I understood that he was referring to the changes made in the phase pink experiments I had done the week before, but had no idea why Dan was making such a fuss over such a small change. Such is the nature of marketing guys I guessed. It seemed that my little experiment had passed the test with those who had listened, including Bob. I called to ask his thoughts and he casually said, “Yeah. It’ll do.” Not exactly high praise coming from the big boss, but I wasn’t really expecting much. In my mind, it was a small improvement to a technology that I had little understanding of. I was about to find out more that week and was looking forward to learning. I had enjoyed the H+ tapes and felt that they improved my meditation experience. Now I was going to get a shot at making and producing a Hemi-Sync recording from scratch.
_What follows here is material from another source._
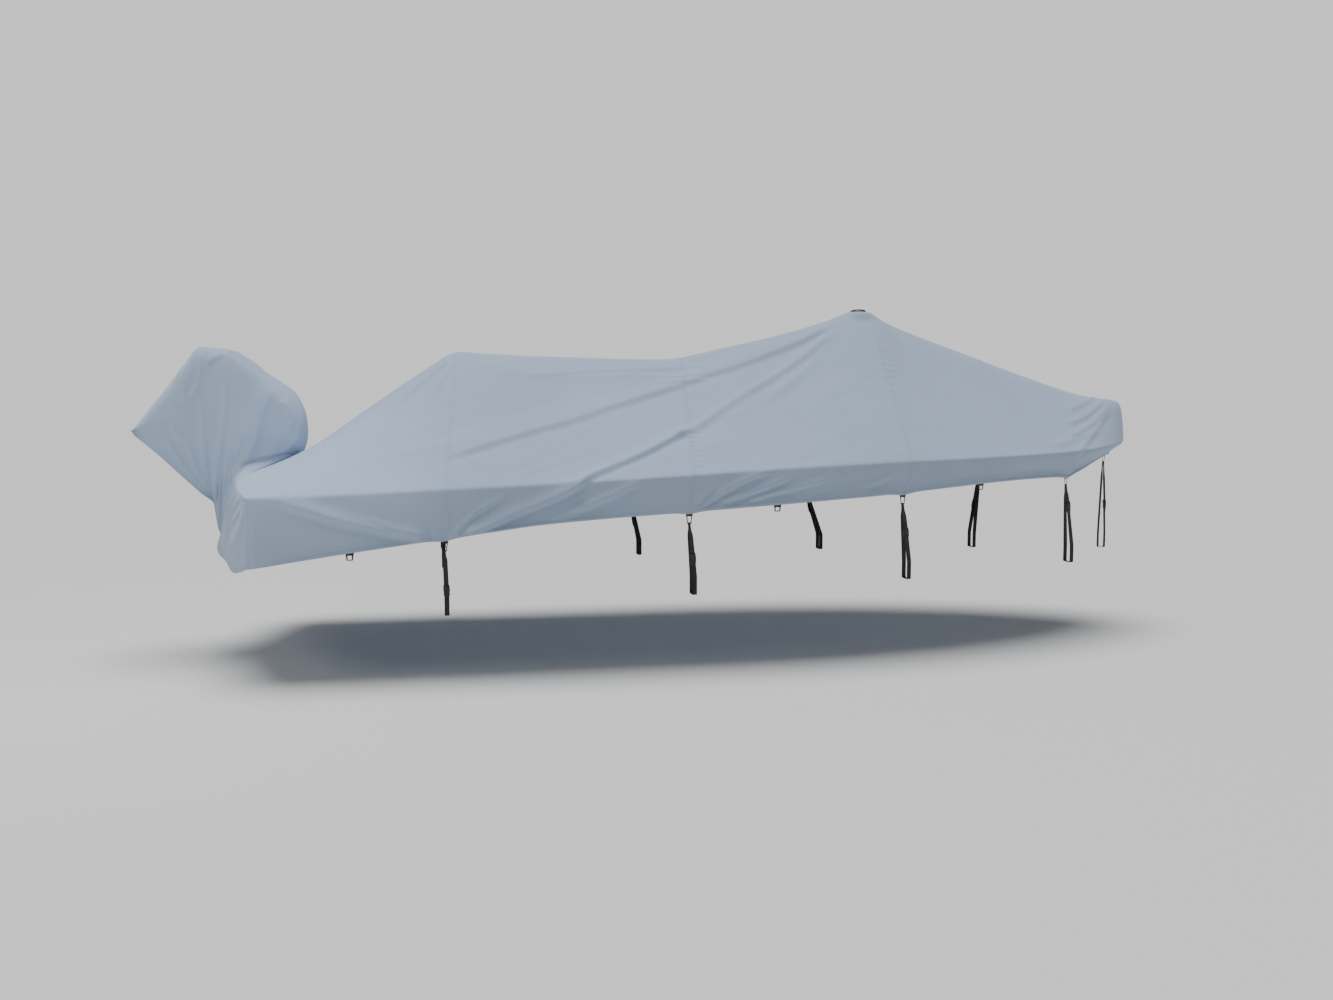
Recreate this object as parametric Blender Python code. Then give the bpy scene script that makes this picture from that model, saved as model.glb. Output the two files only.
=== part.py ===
"""A fitted boat cover with a hood for a tilted outboard motor, as it hangs when it is strapped down.

The boat, its motor and its trailer are left out, so the cover is hollow. Lengths are in metres. Stations
are measured forward from the stern corner (x), outward from the centre line (y, port is positive) and up
from the ground that the trailer stands on (z). The object's own origin is the top of the support pole.
"""

import math
from collections import namedtuple

import bmesh
import bpy
import numpy as np
from mathutils import Matrix, Vector

# ---------------------------------------------------------------------------------------------------
# Driving dimensions
# ---------------------------------------------------------------------------------------------------

CLOTH = 0.002            # thickness of the solid that stands for the coated canvas
HEM_CLOTH = 0.005        # thickness of the rolled hem with its rope
GAP = 0.0003             # gap that is kept between pieces that meet

COVER_LENGTH = 5.335     # stern corner to the foremost point of the gunwale
HALF_BEAM = 1.02         # widest half breadth of the covered hull
BEAM_STATION = 2.2       # where the hull is widest
STERN_TAPER = 0.035      # how much narrower each side is at the stern corner
BOW_FULLNESS = (2.6, 0.7)  # exponents of the bow's curve in plan

POLE_TOP = 1.980         # height of the support pole's top, under the cloth
PEAK_HEIGHT = POLE_TOP + CLOTH
PEAK_STATION = 3.525     # where the support pole stands
ORIGIN = np.array([PEAK_STATION, 0.0, POLE_TOP])

Point = namedtuple("Point", "x z")
RIDGE = (                # the cover's top on the centre line, from the stern to the bow
    Point(0.172, 1.092), Point(0.35, 1.211), Point(0.60, 1.410), Point(0.80, 1.555),
    Point(0.95, 1.655), Point(1.03, 1.703), Point(1.10, 1.718), Point(1.35, 1.706),
    Point(1.80, 1.690), Point(2.20, 1.682), Point(2.34, 1.688), Point(2.50, 1.717),
    Point(2.80, 1.785), Point(3.10, 1.858), Point(3.31, 1.921), Point(3.45, 1.972),
    Point(PEAK_STATION, PEAK_HEIGHT), Point(3.60, 1.975), Point(3.70, 1.921), Point(4.10, 1.774),
    Point(4.60, 1.598), Point(4.85, 1.515), Point(5.02, 1.463), Point(5.16, 1.426),
    Point(5.222, 1.404),
)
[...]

Bob met me in the lab armed with a 1/2 inch reel of tape which contained the voice tracks for two Mind Food titles: The Catnapper and the Way of Hemi-Sync. Both of these were among his most popular single titles. He and Skip had introduced me to the Commodore Amiga computer, which had specially written software to generate the Hemi-Sync signals.
I wasn’t very familiar with computers at the time. They were not so common place in the home as they are today, although I had a Roland Midi Sequencer in my studio which allowed me to make music. Operating this would prove a short learning curve. The Amiga was known for its sound card which allowed audio to be recorded, processed and/or generated. The software was specially designed to allow the generation of raw Hemi-Sync signals.
My introduction to and being given access to the Amiga was a very big deal in the eyes of others at the Institute. However, I was still unaware of just how big a deal it was. Apparently, there were many people within the organization who were asking the same question about me under their breath that I was asking about Bob Monroe. Just who is this guy?